To function correctly, the Chaos Agent requires outbound connectivity to the Chaos Studio service endpoints. Specifically, the VM must be able to reach:

https://<region>.agents.chaos-prod.azure.com

Without this connectivity, the agent won't receive instructions or be able to report its status. Other network configuration points include:

  • NSG Configuration: Use the ChaosStudio service tag to allow outbound traffic in Network Security Groups.
    • Regularly verify that NSG rules and firewall settings permit outbound traffic to the required Chaos Agent service endpoints.
  • Private Connectivity: Private Link can be configured for fully private connectivity. For more details, review the Chaos Studio private link for agent documentation.
  • Explicit Outbound Access Required: The agent requires explicit outbound network access. Ensure your VM has a NAT Gateway, Load Balancer outbound rule, or public IP configured, as default outbound access may not be available in future deployments.

Security

Security is a primary consideration in the design of the Chaos Agent:

  • Managed Identity: The agent uses Azure Managed Identity for authentication, eliminating the need to store secrets on the VM.
  • Role-based access Controls (RBAC): All chaos actions are initiated by the user's experiment, and Azure RBAC ensures that only authorized fault operations are executed.

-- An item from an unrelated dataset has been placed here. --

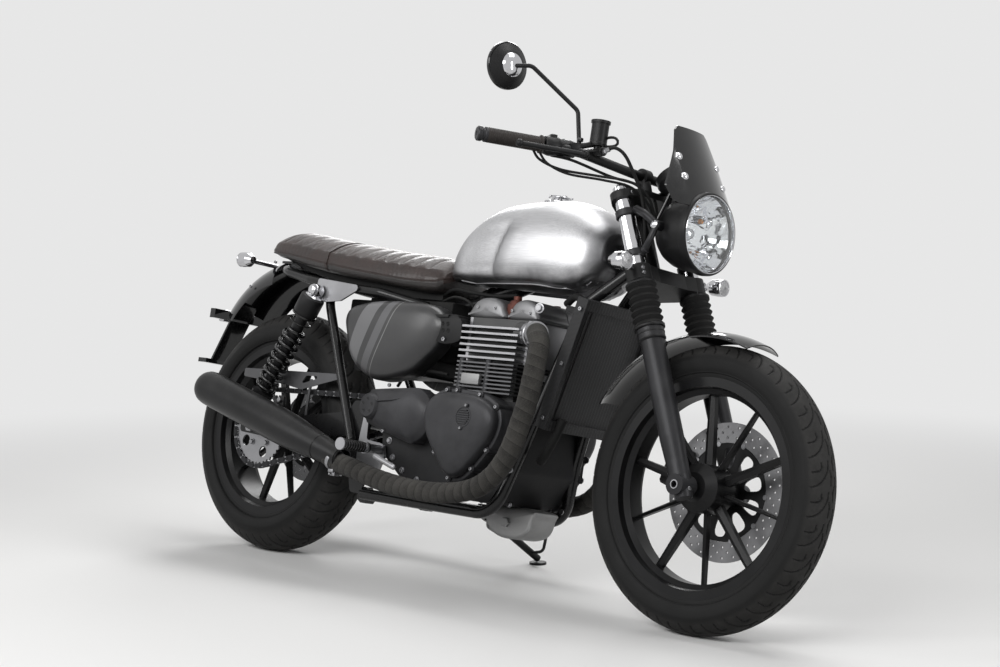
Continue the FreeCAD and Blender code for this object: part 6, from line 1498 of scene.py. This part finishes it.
def makeChain():
    places = chainLoop()
    sets = ([], [])
    for k, (a, b) in enumerate(zip(places, places[1:] + places[:1])):
        along, out = (b - a).normalized(), Vector((0, 1, 0))
        sets[k % 2].append(((a + b) / 2, Matrix((along, out.cross(along), out)).transposed()))
    links = [setOut(linkPlates(4.6), sets[0], "steel"), setOut(linkPlates(6.3), sets[1], "sliderGrey")]
    piece = finishPiece("chain_links", links, "chassis", None, angle=30)
    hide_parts("chain")
    bolted("sprocket_nuts", [(wheelPoint(rearCentre, 50, 72 * k + 20, -93), (0, -1, 0)) for k in range(5)],
           "rear_wheel", hexHead(6.5, 6.5))


makeChain()
print("chain made")

# Signals: clear faceted lenses and bright rims on the bullets, front and rear

bullets = {"front": [(1247, -178, 790), (1247, 178, 790)], "rear": [(-112, -140, 764), (-112, 140, 764)],
           "radius": 19.6, "reach": 19.5}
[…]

For more security best practices and troubleshooting tips, refer to the Chaos Studio permissions security.

Monitoring

  • Application Insights (Recommended)
    • (Optional) Connect your agent-based fault injection experiment with App Insights in order to have richer data populated about the experiment you're running. See agent-based experiment monitoring

OS-Specific Logging:

  • Windows: Utilizes the Windows Event Log for logging.
  • Linux: Uses the systemd journal for logging.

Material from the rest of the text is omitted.